TO DO
Copy out exactly the lines from the start of the data to the line containing "return dent_depths[nearest] *". Include both.

* START *

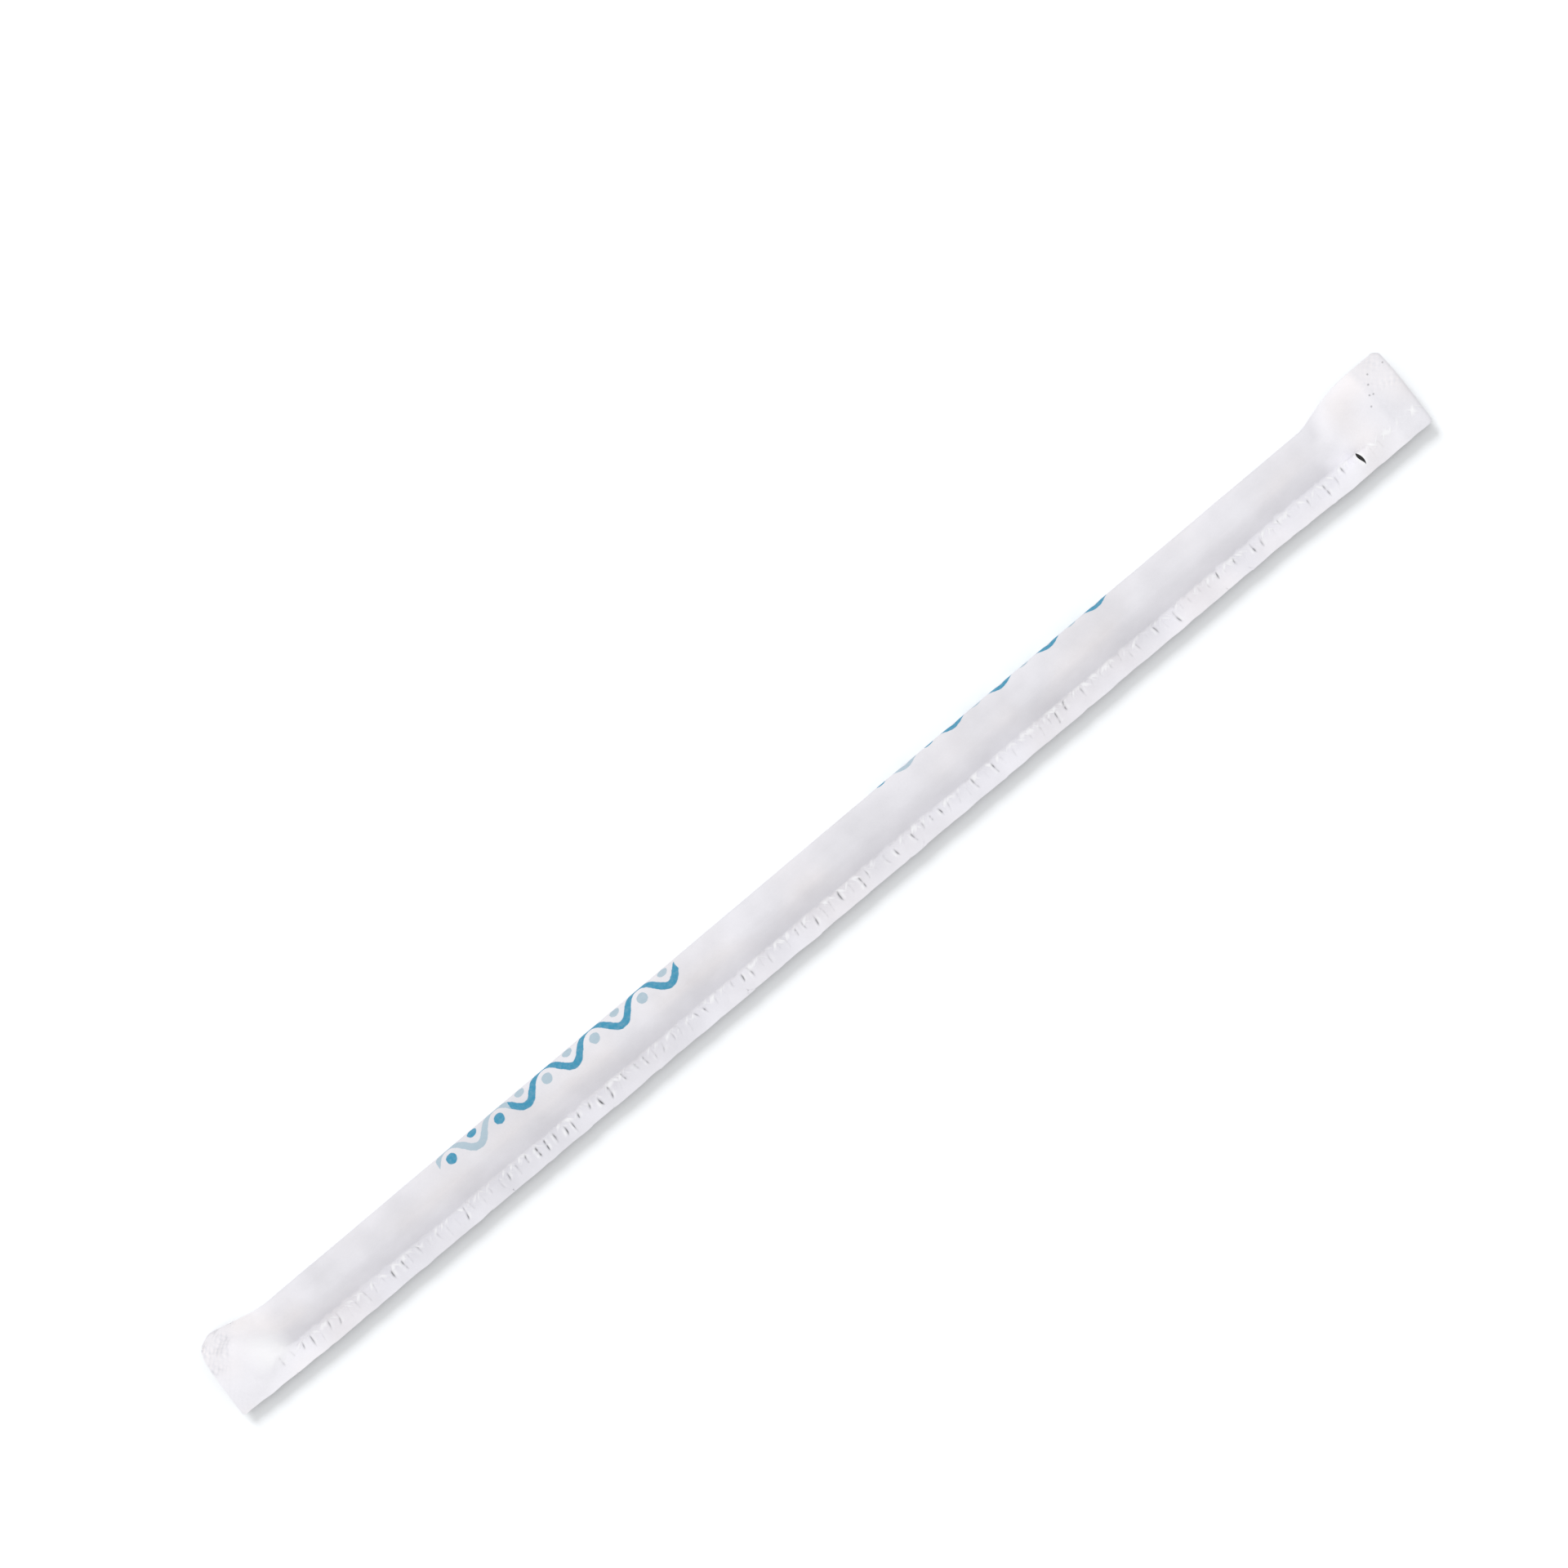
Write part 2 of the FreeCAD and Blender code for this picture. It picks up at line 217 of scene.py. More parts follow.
def seam_warp():
    """How far each point of the seam moves along X, so that the columns follow the dents' lines.

    The shift is a straight slant plus a bend that grows with the square of the distance from the
    middle of the dents. Between two dents it passes evenly from one to the other.
    """
    across = from_edge - DENT_MIDDLE
    values = [np.interp(columns, dent_places, each) for each in (dent_shifts, dent_slants, dent_bends)]
    shift, slant, bend = (value[None, :] for value in values)
    window = np.clip(1.4 - from_edge / SEAM_WIDTH, 0.0, 0.4) / 0.4
    inside = np.clip((columns - LEFT_BAND) / 3, 0, 1) * np.clip((RIGHT_BAND - columns) / 3, 0, 1)
    away_from_split = np.clip(np.abs(columns - SPLIT_AT) - 0.9, 0.0, 1.0)
    return (shift + slant * across + bend * (across**2 - 0.5)) * window * inside * away_from_split


nearest = np.abs(columns[:, None] - dent_places).argmin(axis=1)
from_dent = columns - dent_places[nearest]


def dent_strength():
    """How strong the nearest dent is at each point: its depth, with soft ends and breaks along it.

    The breaks are a sine along the dent with the dent's own length and phase, cut off below zero.
    """
    rise = np.clip((dent_starts[nearest] - from_edge) / 0.35 + 0.5, 0.0, 1.0)
    fall = np.clip((from_edge - dent_ends[nearest]) / 0.5 + 0.5, 0.0, 1.0)
    breaks = np.sin(2 * math.pi * from_edge / (2 * dent_breaks[nearest]) + dent_phases[nearest])
    return dent_depths[nearest] * rise * fall * np.clip(0.85 + 0.5 * breaks, 0.0, 1.0)


def dent_valleys():
    """How deep each point of the seam is pressed, from 0 to 1: a bell curve across each dent."""
    return dent_strength() * np.exp(-((from_dent / DENT_HALF_WIDTH) ** 2))


def dent_lips():
    """How far the paper is pushed up beside the dents, from 0 to 1: a wider bell less a narrow one.

    The lip on one side of a dent is higher than that on the other, by the dent's slant.
    """
    wide = np.exp(-((from_dent / (2.8 * DENT_HALF_WIDTH)) ** 2))
    narrow = np.exp(-((from_dent / (1.6 * DENT_HALF_WIDTH)) ** 2))
    lean = 1.0 + 0.8 * np.sign(from_dent) * np.sign(dent_slants[nearest])
    return dent_strength() * (wide - narrow) * lean


# The knife's cuts and the split
# A rotary knife cuts the wrapper from the web through both plies. The left cut runs out in a large
# round corner at the fold, and near the right end the upper ply of the seam has a small split into a pocket
# between the plies.
LEFT_SLANT = 5.0
LEFT_FOLD_CORNER = 3.4
RIGHT_SLANT = -1.5
RIGHT_FOLD_CORNER = 1.2
SEAM_CORNER = 0.45
SPLIT_ROWS = (5, 12)  # the rows of points between which the seam is split
SPLIT_HALF_WIDTH = 0.3
SPLIT_SLANT = 0.2
SPLIT_EASES_OVER = 0.7  # how far from the split the paper gives way to it
LIP_WIDTH = 0.4


def corner_setback(distance, radius):
    """How far a rounded corner lies inside the end's line, this far from the corner's side."""
    inside = np.clip(radius - distance, 0.0, radius)
    return radius - np.sqrt(radius**2 - inside**2)


def cut_setback(slant, fold_corner):
    """How far the cut lies inside the wrapper's end: a slanting line with two rounded corners."""
    lean = math.tan(math.radians(slant))
    slanted = np.maximum(0.0, lean * from_edge) + np.maximum(0.0, -lean * (FLAT_WIDTH - from_edge))
    at_fold = corner_setback(FLAT_WIDTH - from_edge, fold_corner)
    return slanted + at_fold + corner_setback(from_edge, SEAM_CORNER)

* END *

CORRECT ANSWER
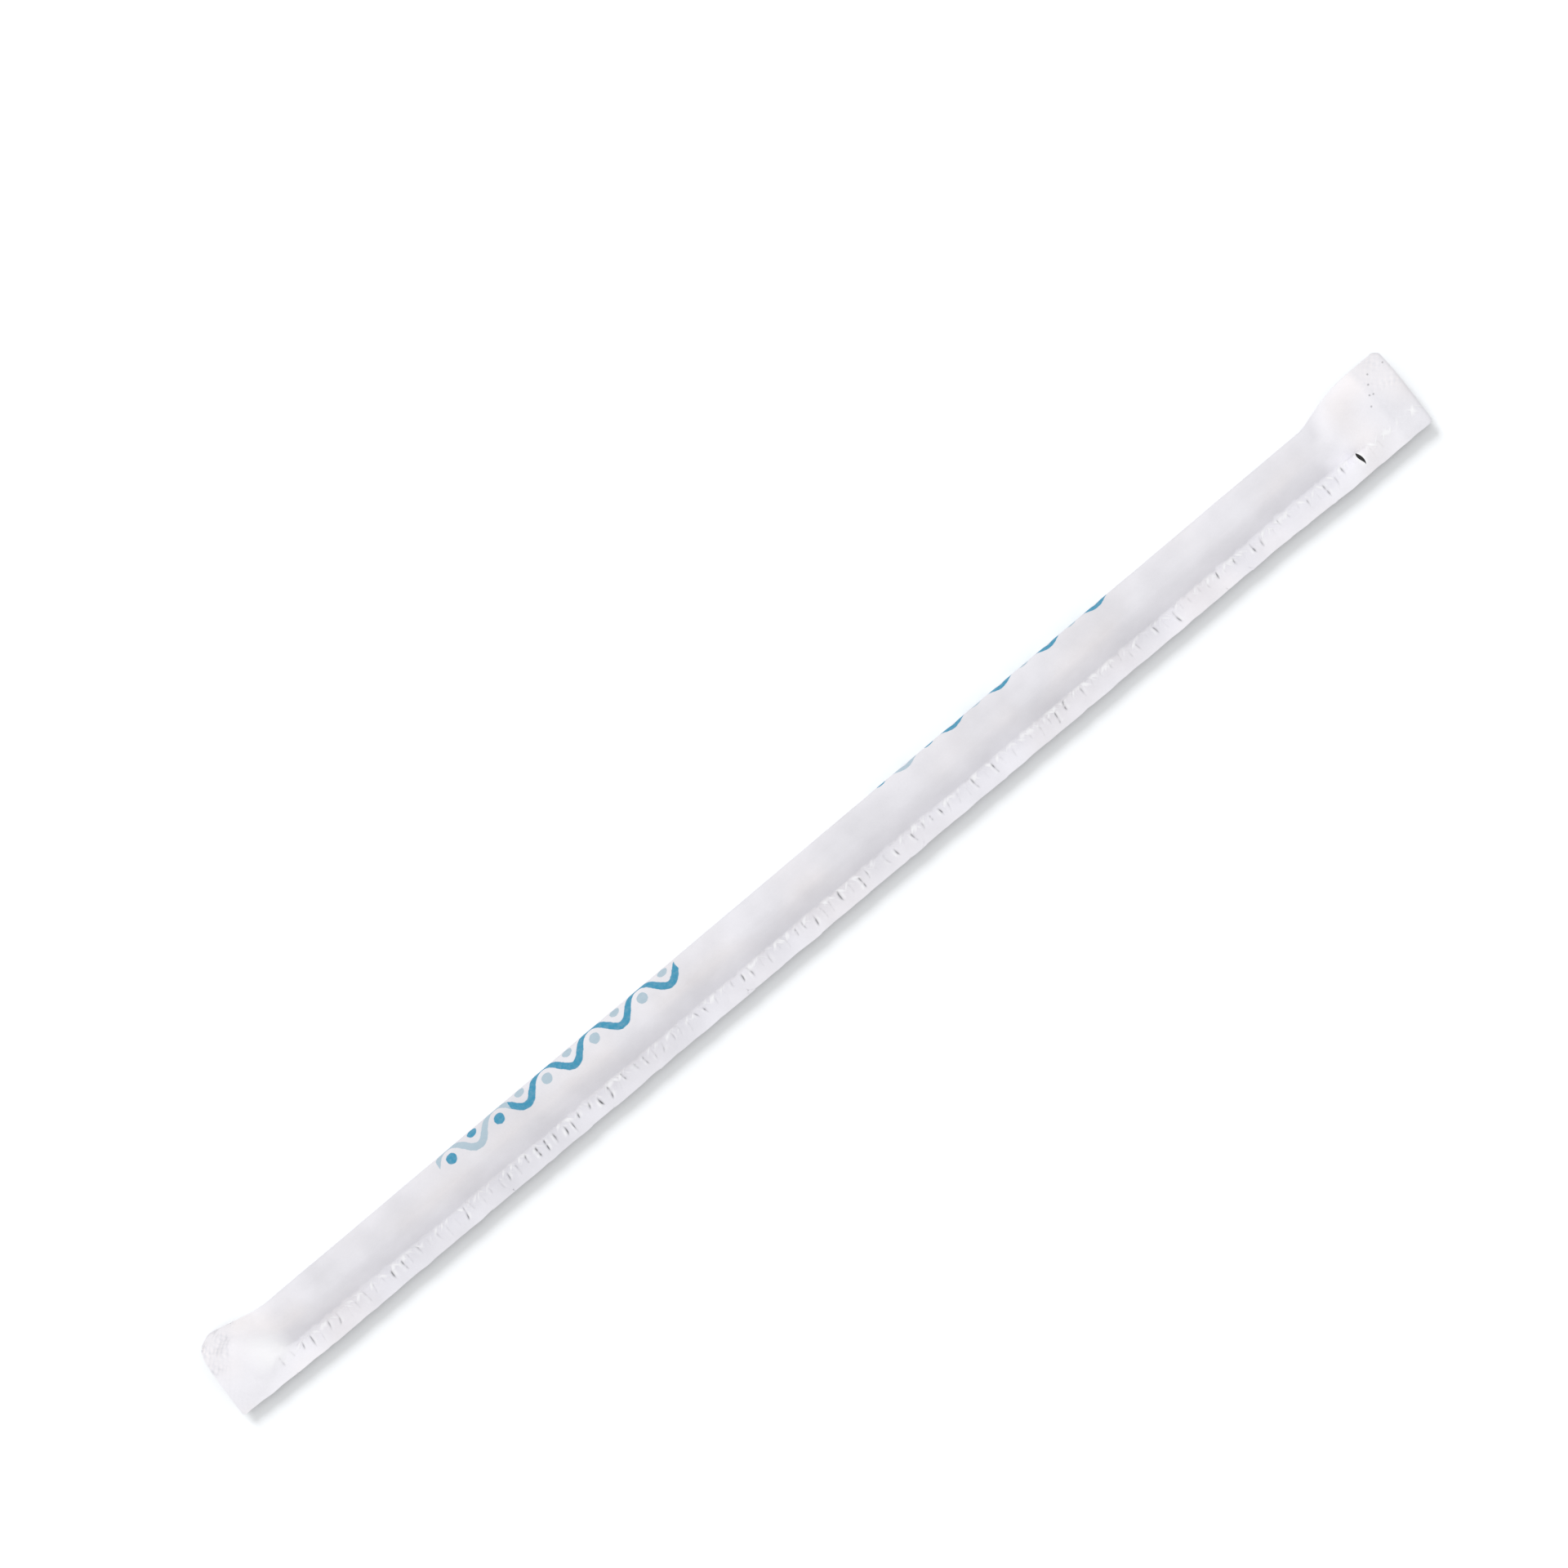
Write part 2 of the FreeCAD and Blender code for this picture. It picks up at line 217 of scene.py. More parts follow.
def seam_warp():
    """How far each point of the seam moves along X, so that the columns follow the dents' lines.

    The shift is a straight slant plus a bend that grows with the square of the distance from the
    middle of the dents. Between two dents it passes evenly from one to the other.
    """
    across = from_edge - DENT_MIDDLE
    values = [np.interp(columns, dent_places, each) for each in (dent_shifts, dent_slants, dent_bends)]
    shift, slant, bend = (value[None, :] for value in values)
    window = np.clip(1.4 - from_edge / SEAM_WIDTH, 0.0, 0.4) / 0.4
    inside = np.clip((columns - LEFT_BAND) / 3, 0, 1) * np.clip((RIGHT_BAND - columns) / 3, 0, 1)
    away_from_split = np.clip(np.abs(columns - SPLIT_AT) - 0.9, 0.0, 1.0)
    return (shift + slant * across + bend * (across**2 - 0.5)) * window * inside * away_from_split


nearest = np.abs(columns[:, None] - dent_places).argmin(axis=1)
from_dent = columns - dent_places[nearest]


def dent_strength():
    """How strong the nearest dent is at each point: its depth, with soft ends and breaks along it.

    The breaks are a sine along the dent with the dent's own length and phase, cut off below zero.
    """
    rise = np.clip((dent_starts[nearest] - from_edge) / 0.35 + 0.5, 0.0, 1.0)
    fall = np.clip((from_edge - dent_ends[nearest]) / 0.5 + 0.5, 0.0, 1.0)
    breaks = np.sin(2 * math.pi * from_edge / (2 * dent_breaks[nearest]) + dent_phases[nearest])
    return dent_depths[nearest] * rise * fall * np.clip(0.85 + 0.5 * breaks, 0.0, 1.0)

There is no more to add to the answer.